3. If you’re going to compensate, go the extra mile

My blog was impacted for well over a day by incident 1. It was down for an unknown number of hours due to incident 2. Neither of these were the result of anything that I did incorrectly. And these incidents happened within a week of each other. I spent several hours of my time trying to understand what had happened and trying to fix the problem. Crediting me 1 month of subscription service and an email saying mistakes happen is a far cry from a satisfactory resolution.

When addressing these kinds of issues, just like it’s better to over-communicate, it’s better to over-compensate for the customer’s loss or inconvenience. Not only will this stop customer griping, but it would likely turn that potentially disgruntled customer into an evangelist for your company. Imagine the glowing blog post I would have written had the compensation been a bit more generous.

4. Service IS the new Marketing

If companies don’t understand this, they don’t understand the economic and social pathways to success. Service has ALWAYS been important, but now good AND bad service stories will be shared rapidly and repeatedly. I’ve even done that on occasion. 🙂 Bad customer service is just the nudge most people need to start looking at your competitors. Think about that.

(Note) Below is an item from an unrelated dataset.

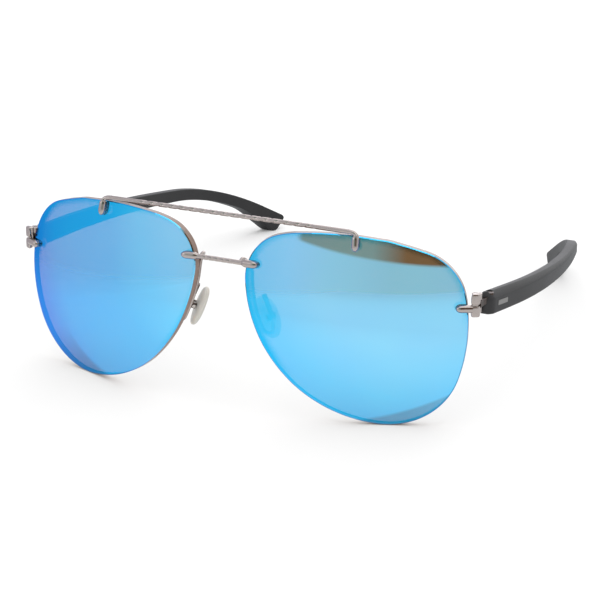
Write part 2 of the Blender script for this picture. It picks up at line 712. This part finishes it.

There are many stories of great and not-so-great customer service experiences. It is claimed that the United Breaks Guitars saga had a material impact on the stock price of United’s parent company. Every time a customer faces problems (whether “user error” or not), there is an opportunity to create a POSITIVE memorable experience that that customer will share and broadcast. Given the broad set of options most people have for products and services, it’s shocking that more companies don’t empower their employees to — in the words of Zappos CEO Tony Hsieh — deliver happiness.